An overwhelmed new mother vents.
The mood in this debut novel is claustrophobic, and no wonder, since the unnamed narrator refuses to leave her apartment, much to the chagrin of her supportive but increasingly concerned and frustrated husband, John. She won’t even go to the first two checkups for their daughter, Button—well, that’s not her real name, the woman informs us: “The baby I hold in my arms is a leech, let’s call her Button.” Molnar grittily conjures the exhaustion and disorientation of the first weeks with a first child in a narration that voices furious resentment of Button’s insatiable demands and some scary thoughts about harming her. John’s cheerful acceptance of their new routine is easy for him, she bitterly muses; he gets to go to the office and sleep through the night while she gets up to nurse yet again. Miffo (the narrator’s name for her floundering postpartum self) lost her own mother as a girl and painfully feels the lack of a maternal role model; John and well-meaning friends try to help, but she pushes them all away, becalmed in severe depression. Only an elderly upstairs neighbor, who initially knocks on her door to complain about the baby crying, becomes an odd sort of confidant, and then dies.
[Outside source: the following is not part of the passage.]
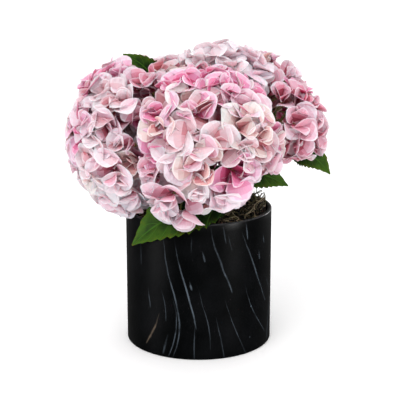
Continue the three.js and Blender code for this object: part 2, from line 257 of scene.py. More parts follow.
def add_node(tree, kind, inputs=(), stops=(), curve=(), **settings):
    """Add a node. Settings are its properties, inputs are values or sockets by name or number,
    stops are a ramp's places and colours, and curve is the points of a float curve."""
    node = tree.nodes.new(kind)
    for name, value in settings.items():
        setattr(node, name, value)
    for name, value in dict(inputs).items():
        if isinstance(value, bpy.types.NodeSocket):
            tree.links.new(value, node.inputs[name])
        else:
            node.inputs[name].default_value = value
    for number, (place, colour) in enumerate(stops):
        elements = node.color_ramp.elements
        element = elements[number] if number < 2 else elements.new(place)
        element.position, element.color = place, linear(colour)
    if len(curve):
        points = node.mapping.curves[0].points
        points[0].location, points[1].location = curve[0], curve[-1]
        for place in curve[1:-1]:
            points.new(*place)
        node.mapping.update()
    return node


def new_material(name, **values):
    """A material with its values set on the shader's own sockets, its node tree and shader."""
    material = bpy.data.materials.new(name)
    material.use_nodes = True
    shader = material.node_tree.nodes["Principled BSDF"]
    for socket, value in values.items():
        shader.inputs[socket.replace("_", " ")].default_value = value
    return material, material.node_tree, shader


# %% [markdown]
# ## Camera, floor and light
# The pot is 150 mm wide and its outline fixes the camera: 1.2 m in front and 0.45 m up,
# looking down at 14.4 degrees through a long lens. Light comes from a white room, with a large
# soft panel in front and above, and one on each side, which draw the soft bands on the pot.

# %% Camera
CAMERA = {"place": (0.0013, -1.1966, 0.4536), "down": 14.415, "lens": 108.0, "sensor": 36}

camera = bpy.data.objects.new("camera", bpy.data.cameras.new("camera"))
camera.location = CAMERA["place"]
camera.rotation_euler = (math.radians(90 - CAMERA["down"]), 0, 0)
camera.data.lens = CAMERA["lens"]
camera.data.sensor_width = CAMERA["sensor"]
bpy.context.scene.collection.objects.link(camera)
bpy.context.scene.camera = camera
print("camera:", CAMERA["lens"], "mm lens,", CAMERA["down"], "degrees down")

# %% Floor and room
ROOM = {"seen": 1.0, "lit": 0.9, "shine": 0.05}
FLOOR = {"colour": "#fdfdfd", "half": 20000, "drop": 0.2}

floor_corners = [(x * FLOOR["half"], y * FLOOR["half"], -FLOOR["drop"])
                 for x, y in ((-1, -1), (1, -1), (1, 1), (-1, 1))]
paper, tree, shader = new_material("matte white backdrop paper", Roughness=0.9)
shader.inputs["Base Color"].default_value = linear(FLOOR["colour"])
floor = make_piece("floor", np.array(floor_corners), [np.arange(4)[None]], [paper])
floor.visible_glossy = False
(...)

Wistful memories of time with John “before” and of her work as a translator, when “I could choose between this word or that [and] linger in silence,” will strike a chord with anyone who remembers the difficult adjustment to life ruled by someone else’s needs, but Miffo seems never to experience the moments of joy that, for most new parents, at least occasionally alleviate the equally powerful exhaustion, anger, and sorrow. She strikes one dreary note throughout, and by the time she finally emerges from her depression and steps outdoors, readers may well be very tired of her.
Commendably honest but not compelling fiction.